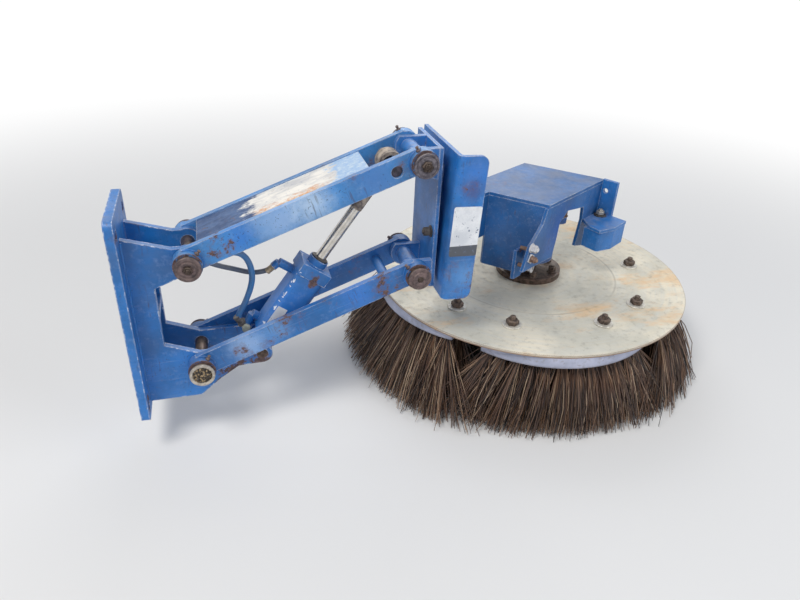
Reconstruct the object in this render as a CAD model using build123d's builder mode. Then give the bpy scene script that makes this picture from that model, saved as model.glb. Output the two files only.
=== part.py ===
"""Side broom of a street sweeper, on the parallel-link arm that lifts it.

Millimetres. The origin is the centre of the chassis bracket's mounting face. +X runs along the arm
towards the broom, +Y runs in under the vehicle and +Z is up. The arm is drawn as it is parked.
"""

import os
from math import atan2, cos, degrees, hypot, radians, sin, tan

from build123d import *

os.makedirs("parts", exist_ok=True)

# Linkage pivots, seen along Y: two equal arms between the chassis ears and the carrier.
chassis_reach = 123  # mounting face to the chassis pivots
pivot_spacing = 227  # upper pivot to lower pivot, the same at both ends
arm_run = 426  # chassis pivot to carrier pivot, along X
arm_rise = 164  # the same, along Z

# Pivot pins and the bored hubs that they run in.
pin_radius = 12.5
pin_clearance = 0.05
hub_radius = 26
hub_proud = 14  # hub past the bar's outer face
pin_head_radius = 22
pin_head_thick = 7
face_gap = 1  # between a bar's face and the ear, lug or pin head beside it

# Arm bars.
bar_thick = 12
bar_height = 48
bar_lift = 4  # bar's centre line above its pivots
bar_tail = 4  # bar past the carrier pivot
arm_half_width = 60  # mid-plane to a bar's outer face
top_plate_thick = 8
top_plate_inset = 2  # below the bars' edges
top_plate_start = 30  # from the chassis pivot, along the arm
top_plate_short = 93.5  # its end before the carrier pivot
tie_tube_radius = 10
tie_tube_short = 58.5  # before the lower arm's carrier pivot

# Chassis bracket.
mount_plate_thick = 16
mount_plate_width = 170
mount_plate_height = 420
mount_plate_corner = 14
mount_bolt_radius = 9
mount_bolt_inset_y = 20  # bolt to the plate's edge
mount_bolt_inset_z = 30
ear_thick = 12
ear_crown = 24  # ear's top above the upper pivot, and its rise again to the mounting plate
ear_spine = 60  # ear's depth between its two noses, from the mounting face
ear_sole = ((-48, -22), (-85, -47), (-125, -81))  # worn lower edge, from the base pin: along X, along Z
ear_web_thick = 10

# Hose block on the mounting plate.
hose_block_reach = 30
hose_block_width = 50
hose_block_height = 35
hose_block_y = 5
hose_block_z = 77.5
hose_block_face = mount_plate_thick + hose_block_reach

# Lift cylinder: base pin in the ears, rod pin between the upper arm's bars.
base_pin_reach = 117  # chassis pivots to the base pin, along X
base_pin_rise = 7.5  # above the lower chassis pivot
rod_pin_short = 48  # rod pin to the upper carrier pivot, along X
rod_pin_drop = 16.5  # below that pivot
rod_pin_recess = 6  # rod pin's near end below the bar's face
cylinder_pin_radius = 11
base_boss_radius = 20
eye_drift = 5.6  # room for the rod's eye about its pin
eye_radius = 24
eye_width = 30
rod_neck = 108  # rod pin to the bright rod
neck_radius = 12
rod_radius = 11
rod_in_barrel = 100
barrel_width = 62
barrel_depth = 58  # along Y
barrel_corner = 12
barrel_start = 30  # base pin to the barrel
barrel_end = 204  # base pin to the head's outer face
barrel_bore_depth = 160  # below the head's outer face
barrel_bore_radius = 15
head_length = 26
head_width = 64
head_depth = 60
gland_radius = 20
gland_height = 14

# Hoses from the block to the cylinder's two ports. Points are X, Y and Z.
port_y = 10
port_radius = 9
elbow_radius = 8
rod_port_at = 168  # base pin to the port, along the barrel
rod_port_reach = 30  # port out of the barrel's face
cap_port_at = 44
cap_port_reach = 14
cap_elbow = (214, port_y, -73)
nozzle_length = 14
bend_share = 0.45  # bend's start, of the shorter run beside a hose's corner
blue_hose_radius = 6
grey_hose_radius = 5
blue_route = (
    (198, 10, -49),
    (216, 10, -21),
    (235, 8, 29),
    (234, 8, 65),
    (221, 8, 92),
    (195, 4, 100),
    (165, 0, 90),
    (123, -8, 80),
    (70, -10, 80),
    (hose_block_face, -10, 80),
)
grey_route = (
    (268, 12, 50),
    (246, 18, 43),
    (226, 24, 43),
    (200, 26, 52),
    (176, 24, 61),
    (151, 22, 74),
    (100, 20, 86),
    (72, 20, 84),
    (hose_block_face, 20, 84),
)

# Carrier between the arms' outer ends and the motor yoke.
lug_radius = 27  # round each pivot
lug_top = 20  # flat above each pivot
lug_drop = 40  # lug's foot on the web below each pivot
carrier_tube_radius = 16
web_reach = 35  # carrier pivots to the web's inner face
web_thick = 8
web_back = 92
plate_gap = 19  # web to the outer plate, at its top edge
plate_lean = 2.2  # degrees, foot towards the arms
plate_thick = 8
plate_front = -80
plate_back = 134
plate_rise = 14.5  # outer plate's top above the upper carrier pivot
plate_height = 297
flange_width = 59
flange_corner = 16
flange_bend = 12
spacer_y = 22.5
spacer_width = 60
spacer_rise = 9.5  # spacer's foot above the lower carrier pivot
spacer_drop = 27.5  # its top below the upper one

# Motor yoke: a box turned about Z, with a neck that carries it on the outer plate. Every level
# from here on is Z from the yoke's top face.
yoke_reach = 280  # outer plate to the yoke's front corner, along X
yoke_front_y = 62
front_turn = 32  # front wall's direction from +X
left_turn = 135.3  # direction of the box's sides from +X
front_length = 255
side_length = 208
yoke_thick = 8
yoke_drop = 170  # outer plate's top to the yoke's top
yoke_bottom = -184
yoke_left_bottom = -144  # left wall's edge in front of the clamp ear
neck_y = 42  # neck's near face on the web, carried on behind the outer plate
neck_bottom = -110
front_outline = (  # front wall's edge below the roof: along the wall from its corner, level
    (-17, -42),
    (-49, -76),
    (-58, -81),
    (-77, -140),
    (48, -144),
    (56, -102),
    (60, -60),
    (90, -38),
    (168, -50),
    (173, -85),
    (160, -151),
    (207, -164),
    (252, -85),
)
front_top_start = -6  # top edge of the front wall, along the wall
front_top_end = 252

# Guard bracket on the yoke's right end. Points are along the front wall from its end, then out of it.
wing_out = 40
wing_top = 2
wing_bottom = -85
wing_hole = (12, -25)  # out of the wall, level
wing_hole_radius = 6
shelf_outline = ((-75, 0), (0, 0), (-2, -44), (-5, -79), (-63, -79), (-109, -63), (-103, -33))
skirt_route = ((-5, -78), (-63, -78), (-105, -62), (-97, -16))
skirt_thick = 6
skirt_bend = 8
skirt_bottom = -142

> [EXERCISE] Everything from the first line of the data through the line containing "arm_rise = 164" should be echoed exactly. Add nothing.

> [ANSWER TO THE EXERCISE]
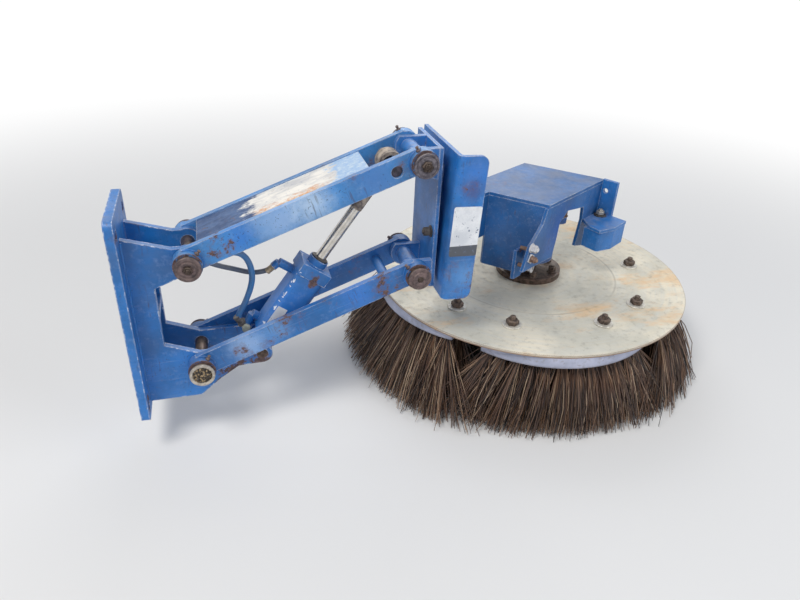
Reconstruct the object in this render as a CAD model using build123d's builder mode. Then give the bpy scene script that makes this picture from that model, saved as model.glb. Output the two files only.
=== part.py ===
"""Side broom of a street sweeper, on the parallel-link arm that lifts it.

Millimetres. The origin is the centre of the chassis bracket's mounting face. +X runs along the arm
towards the broom, +Y runs in under the vehicle and +Z is up. The arm is drawn as it is parked.
"""

import os
from math import atan2, cos, degrees, hypot, radians, sin, tan

from build123d import *

os.makedirs("parts", exist_ok=True)

# Linkage pivots, seen along Y: two equal arms between the chassis ears and the carrier.
chassis_reach = 123  # mounting face to the chassis pivots
pivot_spacing = 227  # upper pivot to lower pivot, the same at both ends
arm_run = 426  # chassis pivot to carrier pivot, along X
arm_rise = 164  # the same, along Z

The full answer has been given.